Portfolio construction considerations
A sector-based strategy can be used to construct a portfolio in a variety of ways, and there are a number of vehicles that can help accomplish this objective. In the past, in order to gain exposure to an entire sector or industry, you would have had to buy the stocks of many companies. The amount of capital required to accomplish this would be quite significant, and the commission expenses would also be high.
Today, you can invest in sector-based mutual funds or exchange-traded funds (ETFs) to gain exposure to entire segments of the market. These vehicles enable you to gain the desired sector allocations without having to invest large amounts of capital. They also allow you to more easily execute a sector rotation strategy and tactically adjust your equity portfolios in order to increase exposures to sectors you feel have the best return potential.
Risk factors to consider
Sector rotation strategies may help you align your portfolio with your market outlook and the different phases of the business cycle. With an understanding of how certain sectors have typically performed during each phase of the business cycle, you may be able to position your portfolio optimally.

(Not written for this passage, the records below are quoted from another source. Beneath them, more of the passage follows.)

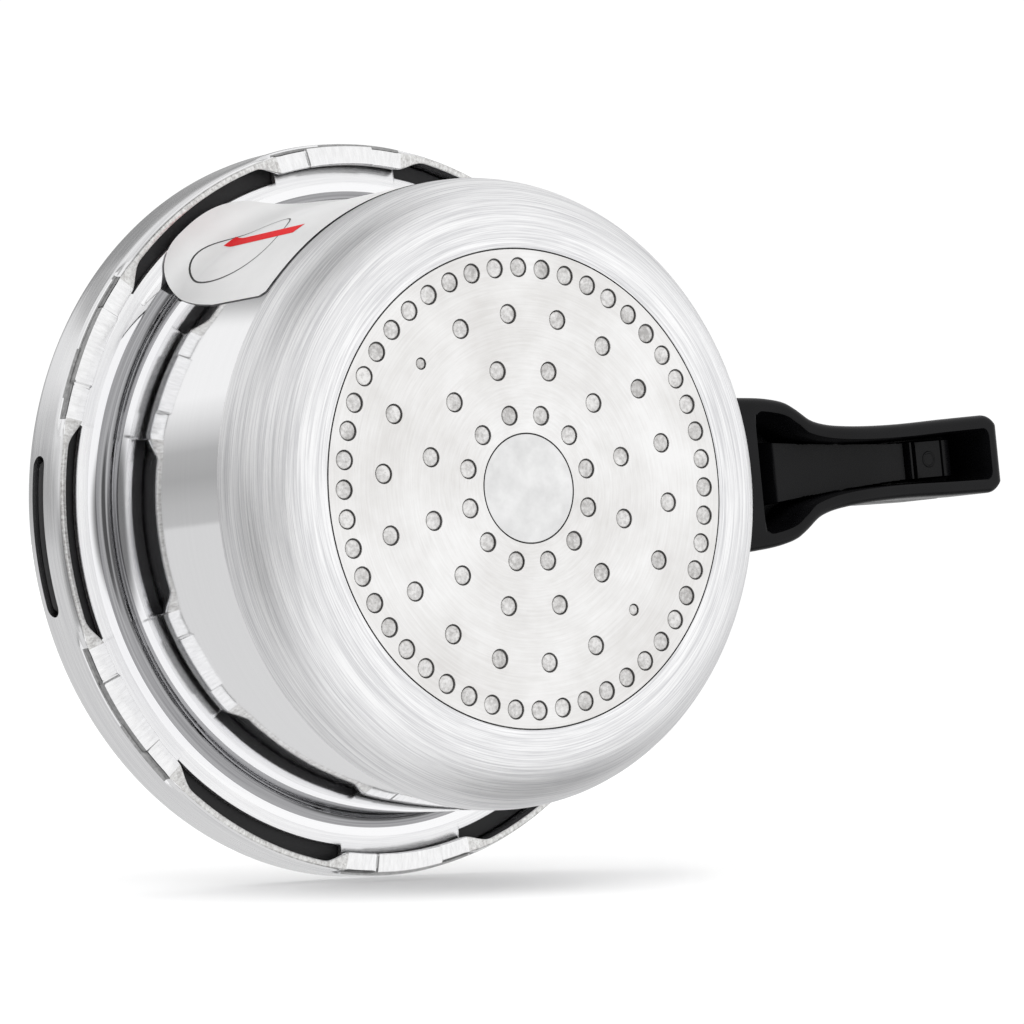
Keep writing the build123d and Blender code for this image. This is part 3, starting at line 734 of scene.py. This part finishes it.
def lid_section(angle):
    """The lid's section. Each lug has a proud field in its middle and a sunk one at each side."""
    away = from_lug(angle)
    lug = 1.0 - smooth_step(11.3, 16.6, away)
    bead = 1.0 - smooth_step(6.15, 6.45, away)
    side = smooth_step(6.4, 6.7, away) * (1.0 - smooth_step(10.9, 12.4, away))
    wobble = 0.12 * math.sin(math.radians(angle) * 7 + 1.0) + 0.08 * math.sin(math.radians(angle) * 17)
    rim = []
    for number, (gap, tab) in enumerate(zip(gap_rim, lug_rim)):
        radius, height = blend(gap[0], tab[0], lug), blend(gap[1], tab[1], lug)
        if underside_start <= number <= underside_end:
            height += -0.7 * bead + 0.15 * side + 0.19 * lug * (radius - lug_inner_radius)
        if fold_start <= number < lug_tip - 1:
            radius += 0.25 * bead - 0.25 * side
        if number < lug_tip:
            radius += wobble * lug
        rim.append((radius, height))
    return lid_upper + rim + lid_inner[1:]


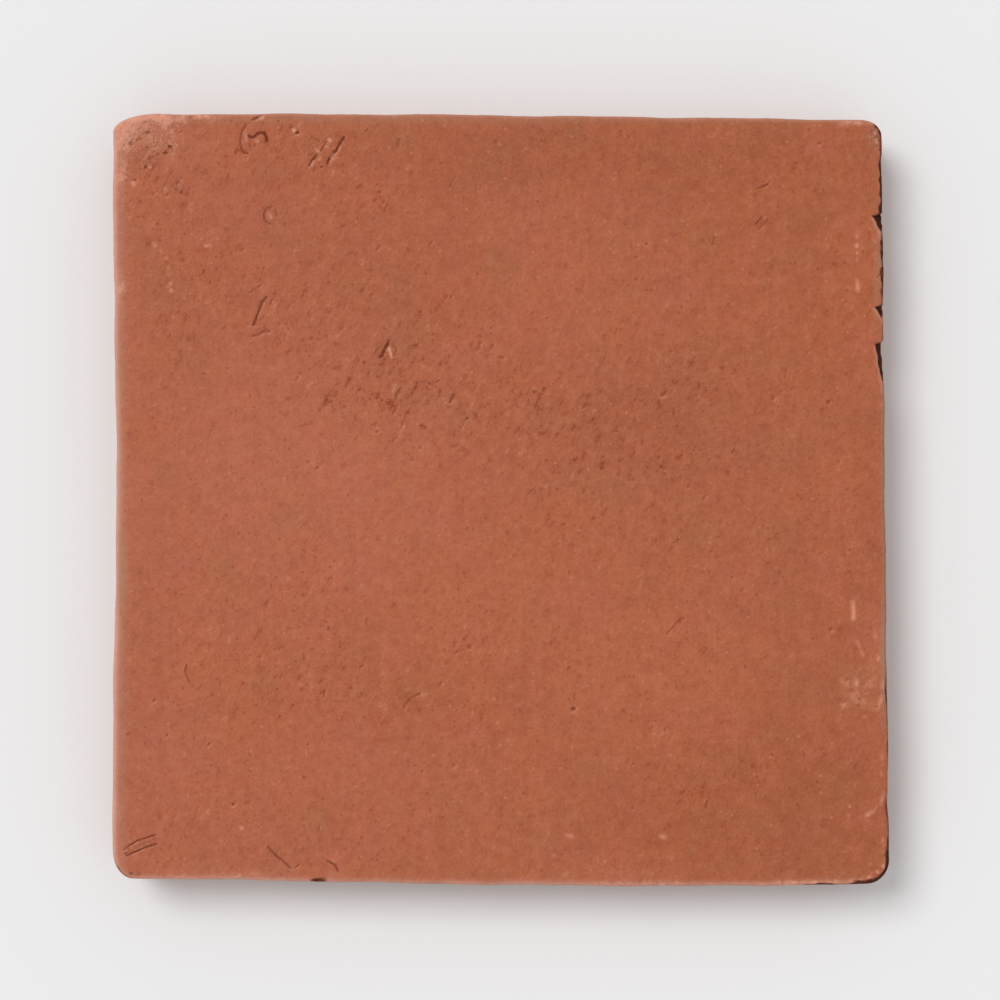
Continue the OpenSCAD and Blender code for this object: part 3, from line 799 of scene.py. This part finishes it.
def edge_distance(plan, spots):
    """Distance in plan, in millimetres, from each spot to the widest outline, and the number of the
    outline's point nearest to it."""
    outline = plan.ring(np.zeros(4), 0)
    on_arc = np.arange(RING) % SIDE_STEPS
    on_arc = (on_arc <= CORNER_STEPS) | (on_arc >= SIDE_STEPS - CORNER_STEPS)
    kept = np.flatnonzero(on_arc | (np.arange(RING) % 8 == 0))
    nearest = np.full(len(spots), np.inf)
    number = np.zeros(len(spots))
    for here, there in zip(kept, np.append(kept[1:], RING)):
        start, run = outline[here], outline[there % RING] - outline[here]
        share = np.clip(((spots - start)@run)/(run@run), 0, 1)
        away = ((spots - start - share[:, None]*run)**2).sum(axis=1)
        closer = away < nearest
        nearest[closer] = away[closer]
        number[closer] = here + share[closer]*(there - here)
    return np.sqrt(nearest)/MM, number


def edge_guides(plan, points, climbed):
    """How pale and how darkened each point near the edge is. The pale rim, partly rubbed dust and partly a
    painted highlight, is a narrow rim, exp of minus the square of the distance to the edge, with a wider fade
    exp(-distance) behind it: strongest along the rolled left arris, which faces the key lamp, weakest along
    the right one. The darkening is painted shade, a strip that ends raggedly."""
    form = plan.form
    away, number = edge_distance(plan, points[:, :2])
    strength, rim, fade = (
        np.interp(number, np.arange(RING + 1), np.append(plan.carry(values), values[0]))
        for values in (PALE_RIM_STRENGTH, PALE_RIM_WIDTH, PALE_RIM_FADE))
    patchy = 0.8 + 0.35*layered_noise(points, 9*MM, form.seed + 81)
    # Pale rim: rubbed dust and a painted highlight, strongest on the lit left arris
    worn = strength*(0.62*np.exp(-(away/rim)**2) + 0.38*patchy*np.exp(-away/fade))
    spots = (points[:, :2] - plan.middle)/MM
    ragged = away + 0.6*layered_noise(points, 1.8*MM, form.seed + 85)
    low_end = rise(0.8, 1.05, climbed + 0.12*layered_noise(points, 2.6*MM, form.seed + 86))
    # Painted shade: dark strips along the edge where the shaded sides show under the arris
    edge_shade = np.zeros(len(points))
    for x, y, across, along, width, force in EDGE_SHADE:
        inside = np.exp(-((spots[:, 0] - x)/across)**4 - ((spots[:, 1] - y)/along)**4)
        edge_shade = np.maximum(edge_shade, force*inside*(1 - rise(0.6*width, 1.3*width, ragged)))
    on_top = rise(0.7, 1.1, climbed)
    return {
        "tan": np.clip(patches(spots, TAN)*low_end, 0, 1)*(1 - edge_shade),
        "worn": np.clip(worn*on_top, 0, 1)*(1 - edge_shade),
        "dusty": np.clip(patches(spots, DUSTY)*low_end, 0, 1)*(1 - edge_shade),
        "rough": np.clip(patches(spots, ROUGH), 0, 1)*on_top,
        "edge_shade": edge_shade*low_end,
    }


# Mesh

def store(mesh, name, values):
    """Keeps one number for each point of the mesh, for its material."""
    layer = mesh.attributes.new(name, "FLOAT", "POINT")
    layer.data.foreach_set("value", np.asarray(values, dtype=np.float32))


def read(items, name):
    """A direction or place of each of a mesh's items, as an array."""
    values = np.empty(len(items)*3, dtype=np.float32)
    items.foreach_get(name, values)
    return values.reshape(-1, 3).astype(float)


def make_tile_mesh(form):
    """The tile's mesh: the skin, its flakes and its relief, with the numbers that its colours follow."""
    plan = Plan(form)
    points, faces, climbed = tile_skin(plan)
    points, (out_long, out_steep) = break_flakes(plan, points)
    mesh = bpy.data.meshes.new(NODE)
    mesh.from_pydata(points.tolist(), [], faces)
    mesh.update()
    sink, guides = relief(plan, points, climbed)
    shaped = points - read(mesh.vertices, "normal")*sink[:, None]
    shaped[:, 2] = np.maximum(shaped[:, 2], 0)
    shaped[:, :2] -= plan.middle
    mesh.vertices.foreach_set("co", shaped.astype(np.float32).ravel())
    mesh.polygons.foreach_set("use_smooth", np.ones(len(mesh.polygons), dtype=bool))
    mesh.update()

    unbroken = 1 - rise(-0.1, 0.1, np.minimum(out_long, out_steep))
    scuffs = [short_lines(*scuff) for scuff in SCUFFS]
    way, force = nearest_mark(shaped[:, :2]/MM, scuffs, SCUFF_REACH)
    stains = np.array(list(STAINS.values()))
    guides |= {
        "scuff_x": way[:, 0],
        "scuff_y": way[:, 1],
        "scuff_force": force*rise(1.05, 1.5, climbed),
        "out_long": out_long,
        "out_steep": out_steep,
        "wall": 1 - rise(0.85, 1.3, climbed),
        "darkness": patches(shaped[:, :2]/MM, stains[:, :5]),
        "warmth": patches(shaped[:, :2]/MM, stains[:, [0, 1, 2, 3, 5]]),
    }
    guides |= edge_guides(plan, points, climbed)
    guides["worn"] *= unbroken
    for name, values in guides.items():
        store(mesh, name, values)
    return mesh


# Shader

def linear(colour):
    """A colour as the eye reads it, turned into the light that a shader works with."""
    parts = [c/12.92 if c <= 0.04045 else ((c + 0.055)/1.055)**2.4 for c in colour]
    return (*parts, 1.0)


def by_math(operation, swapped=False):
    """A method that joins a value to another value or a number by a Math node."""
    def method(self, other):
        return self.shader.combine(operation, *((other, self) if swapped else (self, other)))
    return method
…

However, by adopting a sector rotation strategy, you run the risk that your portfolio may experience increased volatility and may underperform the broader market indexes. Industries within each sector can have significantly different fundamental performance drivers that may be masked by sector-level results, leading to significantly different industry-level price performance. In addition, while diversification may reduce overall risk, remember that it does not ensure a profit or guarantee against a loss.